Its 2017 index found that the number of public companies adopting political disclosure and accountability continues to grow, and numerous companies that belong to this movement have strengthened their transparency and oversight programs. Also, McDonnell points out, “people have power through their positions as shareholders and can press the funds that manage their 401(k)s to demand transparency on political spending from portfolio firms,” she said.
This is not to say activism cannot influence corporate behavior. While an individual consumer’s decision to abstain from a company’s or an industry’s products is unlikely to bring about change, a single act that is part of a larger movement can be efficacious, says Hughes. “Arguably, some practices are so seriously wrong that consumers should refuse to buy from companies engaged in these practices whether or not this refusal is likely to bring about positive change,” he says. “For example, arguably it is always wrong to buy products made by forced labor. Sadly, forced labor is not a thing of the past.”
But Hughes says one effective movement was the broad campaign to compel corporations to include non-discrimination language in their employment policies. Currently, he points out, more than 90% of Fortune 500 corporations have language regarding sexual orientation in their non-discrimination policies, and 83% have gender identity in their non-discrimination policies. Yet only 22 states and Washington, D.C. prohibit employment discrimination based on sexual orientation, and only 20 and Washington, D.C. prohibit discrimination based on gender identity.
“Boycotting and hash-tagging is one thing, but at the end of the day, it’s a big deal to say I’m going to stop buying product A and start buying product B.”–Americus Reed
Says Hughes: “Why have corporations been quicker than governments to adopt LGBT-inclusive nondiscrimination policies? This is at least partly a result of pressure from consumers who make purchasing choices in response to media reports and the Human Rights Campaign’s Corporate Equality Index. Organized pressure from informed consumers can influence corporate behavior for the better. The expansion of non-discrimination policies is a recent success story.”
But sometimes protesting a company by boycotting it can go down a rabbit-hole of competing causes and unintended consequences. When Fox News host Sean Hannity caused alarm from some viewers over comments suggesting that alleged contact between Republican Senate candidate Roy Moore and several teenage girls was “consensual,” coffee maker Keurig indicated that it would pull its advertising from Hannity’s show. Conservative fans responded to Keurig with a #BoycottKeurig campaign, posting videos of themselves smashing Keurig machines with hammers and throwing them off balconies.
Some observers relished the irony. The company has often been criticized for its one-cup coffee pod system that environmental activists say is wasteful and bad for the environment. Conservatives and liberals found themselves united behind a boycott, albeit for very different reasons.
Avoiding Complicity and Seeing a New Normal
How will this evolve? With greater awareness of the fact that we can’t be sure whether a company’s projected image aligns with its actual behavior, will people become inured to the values of the companies they patronize? Or will they care more than ever? “I think it’s a little bit of both,” says Reed. “People will pay attention more and care, and the threshold will become accelerated and amplified. However, because of that greater diligence, a new normal will happen. When there was no information, there was an assumption. When it’s all out there and not perfect, consumers will become recalibrated.”

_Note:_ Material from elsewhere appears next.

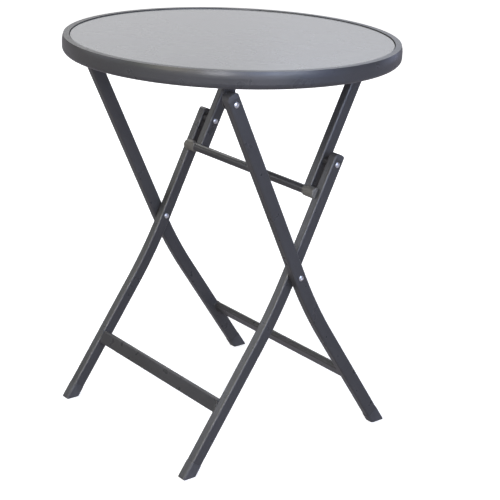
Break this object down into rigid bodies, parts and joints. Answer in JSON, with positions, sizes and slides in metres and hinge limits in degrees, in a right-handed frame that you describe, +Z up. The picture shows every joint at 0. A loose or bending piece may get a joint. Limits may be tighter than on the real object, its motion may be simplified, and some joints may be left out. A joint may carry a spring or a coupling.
{
  "type": "folding bistro table",
  "caption": "Round folding bistro table: an inset panel in a metal rim on a crossed-leg frame that folds flat with a hinged strut.",
  "frame": {"origin": "on the floor under the middle of the round top, at the centre of the underside of the bounding box", "axes": "+Z up, X along the hinge pins, Y along the splay of the legs; the inner legs' feet are at -Y and the outer legs' feet at +Y"},
  "size_m": [0.5999, 0.6, 0.72],
  "materials": {
    "powder_coat": "anthracite powder coat, satin with a fine texture",
    "mottled_glass": "tempered panel with a pale grey mottled print, gloss surface",
    "dark_plastic": "moulded, fine texture",
    "grey_plastic": "moulded, fine texture",
    "zinc_hardware": "zinc plated, bright",
    "rubber": "matt"
  },
  "bodies": {
    "tabletop": {"rim_frame": "powder_coat", "glass_ledge": "powder_coat", "glass_panel": "mottled_glass", "glass_seal": "rubber", "glass_pads": "rubber", "front_rail": "powder_coat", "rear_rail": "powder_coat", "front_ears": "powder_coat", "rear_ears": "powder_coat", "front_hinge_pins": "zinc_hardware", "rear_hinge_pins": "zinc_hardware", "front_washers": "zinc_hardware", "rear_washers": "zinc_hardware"},
    "outer_legs": {"outer_leg_left": "powder_coat", "outer_leg_right": "powder_coat", "outer_stretcher": "powder_coat", "outer_feet": "dark_plastic", "outer_plugs": "dark_plastic"},
    "inner_legs": {"inner_leg_left": "powder_coat", "inner_leg_right": "powder_coat", "inner_stretcher": "powder_coat", "inner_feet": "dark_plastic", "inner_plugs": "dark_plastic", "crossing_pins": "zinc_hardware", "crossing_washers": "grey_plastic", "knee_screws": "zinc_hardware", "knee_spacers": "grey_plastic"},
    "fold_strut": {"strut_left": "powder_coat", "strut_right": "powder_coat", "strut_cross_tube": "powder_coat", "strut_plugs": "dark_plastic", "stop_bumpers": "grey_plastic", "knee_caps": "zinc_hardware"}
  },
  "joints": [
    {"name": "outer_leg_fold", "type": "hinge", "parent": "tabletop", "child": "outer_legs", "pos_m": [0, -0.16184, 0.66074], "axis": [1, 0, 0], "range_deg": [0, 64.5]},
    {"name": "leg_cross_pivot", "type": "hinge", "parent": "outer_legs", "child": "inner_legs", "pos_m": [0, -0.006, 0.334], "axis": [1, 0, 0], "range_deg": [0, 51.1]},
    {"name": "strut_fold", "type": "hinge", "parent": "tabletop", "child": "fold_strut", "pos_m": [0, 0.14985, 0.66074], "axis": [1, 0, 0], "range_deg": [-64.7, 0]}
  ],
  "couplings": [
    {"joint": "leg_cross_pivot", "follows": "outer_leg_fold", "ratio": 0.7907},
    {"joint": "strut_fold", "follows": "outer_leg_fold", "ratio": -1}
  ]
}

“This approach has the added advantage of encouraging consumers to reduce their spending generally, so that they can save more — or, perhaps better, direct some of that money to morally worthy causes.”–Brian Berkey
But it is not clear that the Paradise Papers will change any decisions at the cash register. Does anyone think, for instance, that iPhone users will soon turn to other products because of Apple’s tax-dodge behavior? It does not seem likely. When brands and companies build up a bank account of trust and positive image with customers, customers allow that company a misstep, Reed says. Plus, consumer outrage tends to appear “super-amplified. A lot of the moral outrage is peacocking, because social media allows costless morality. Boycotting and hash-tagging is one thing, but at the end of the day, it’s a big deal to say I’m going to stop buying product A and start buying product B.”
Is there a compelling purely moral argument for not patronizing companies engaged in bad behavior? Berkey says that in at least some cases it is less clear than we might think, since an individual consumer’s choices may not be able to make a difference. Factory farming, for instance, he says, is deeply morally problematic, since billions of animals are made to suffer. But the market is so large that it seems plausible that it simply isn’t sensitive to any one person’s purchasing decisions.
“I think that the most promising approach to arguing against the view that patronizing companies engaged in morally troubling business practices is permissible is to try to undermine the claim that no individual’s action can make a difference,” he says. “Alternative approaches suggest, for example, that we should not do business with companies engaged in wrongdoing because we are obligated to avoid complicity in the wrongdoing of others, including corporations, even if our complicity won’t make things any worse for anyone. In the end, I find approaches of this kind mostly unpersuasive, and think that we should seek a view that explains why it is wrong to support companies engaged in wrongdoing more directly in terms of the effects of their business practices that make us worry about the ethics of patronizing them in the first place.”
Still, strictly moral arguments aside, there are actions consumers can take that will have a practical effect. Berkey says that given the apparent pervasiveness of companies engaged in bad behavior — accepting investments from troubling sources, using off-shore tax havens, and doing business with exploitative suppliers — along with the difficulty of accessing reliable information about how companies are conducting themselves, one constructive response from consumers is a lot simpler than many might think: to significantly limit consumption.
“They might, for example, continue to wear old clothes until they really need new ones, or buy primarily second-hand clothes. They might avoid upgrading their smart-phone for a longer period of time, walk or take a city bus when possible rather than using Uber or Lyft, and so on.”
Says Berkey: “This approach has the added advantage of encouraging consumers to reduce their spending generally, so that they can save more — or, perhaps better, direct some of that money to morally worthy causes.”